More recently, however, Supreme Court Justice Carol Edmead ruled on July 10 that tenants at 50 Murray St. were entitled not only to rent stabilization, but refunds and overcharge fees related to rent increases imposed since they signed their leases.

In both decisions, judges Edmead and Reed wrote that the language of 421-g was unambiguous, and that the tax exemption provides all residents rent stabilization regardless of luxury deregulation rules.

Reed also ordered that tenants of 90 West Street be awarded overcharge fees, but residents of both buildings will have to wait for their money while both landlords pursue a more favorable decision on appeal.

Joseph Burden, an attorney who represented landlords in each of the three Supreme Court decisions, pointed to his previous win under Hagler and another decision in Housing Court favoring landlords to argue that Reed’s judgment would be overturned on appeal.

“We believe the recent decision regarding 90 West Street is legally incorrect and conflicts with other recent decisions… that directly and completely uphold the owner’s position that deregulation was permitted and was intended by the legislature when it first enacted RPTL 421-g,” Burden said in a statement.

But if legal precedent is anything to go by, that would support tenants — with two Supreme Court decisions a Housing Court verdict in their favor — according to attorney Serge Joseph, who represented tenants at 90 West St.

“I don’t think that’s a great argument,” Joseph said.

A group of local elected officials led by Public Advocate Letitia James filed an amicus brief supporting the tenants at 90 West St., as they had in the 50 Murray St. case, and she counted Reed’s verdict as another step towards a positive resolution to the long-running controversy.

“Once again, the courts have spoken up and made clear that landlords cannot manipulate laws to take advantage of tenants,” said James. “421-g was implemented to create much needed affordable housing, not strip it from the very New Yorkers who depend on it.

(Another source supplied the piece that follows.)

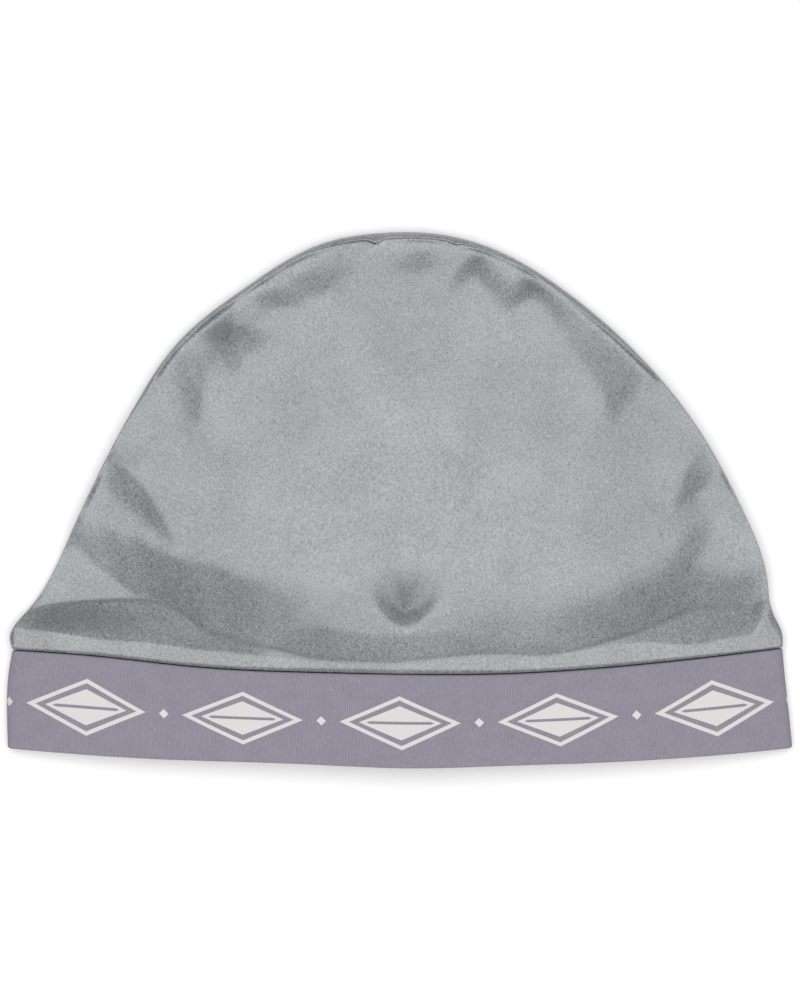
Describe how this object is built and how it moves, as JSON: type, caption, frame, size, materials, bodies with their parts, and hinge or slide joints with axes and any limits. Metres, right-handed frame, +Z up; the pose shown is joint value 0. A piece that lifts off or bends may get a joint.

We will always stand by our tenants, and will continue to use every tool at our disposal to support them in the face of unscrupulous landlords.”

Tenants at 90 West St. first became interested in the promise of rent stabilization under 421-g after Kibel Company moved to raise their rents by 33 percent in 2016, following years of more modest rent increases, according to West.

The landlord, having perceived that reconstruction following the terrorist attacks on 9/11 were nearing completion and property values were on the rise, was attempting to ditch tenants who had braved the racket of unending construction in favor more affluent crowd now that Lower Manhattan is on the rise, West said.

“We endured all the construction at the 9/11 site, we were displaced during Sandy, and we felt we’d been there and embodied what [421-g] was intended to do, and to find that now that all the construction as done and the neighborhood had become a great place to live, they wanted to jack the rent up? That wasn’t right,” said West.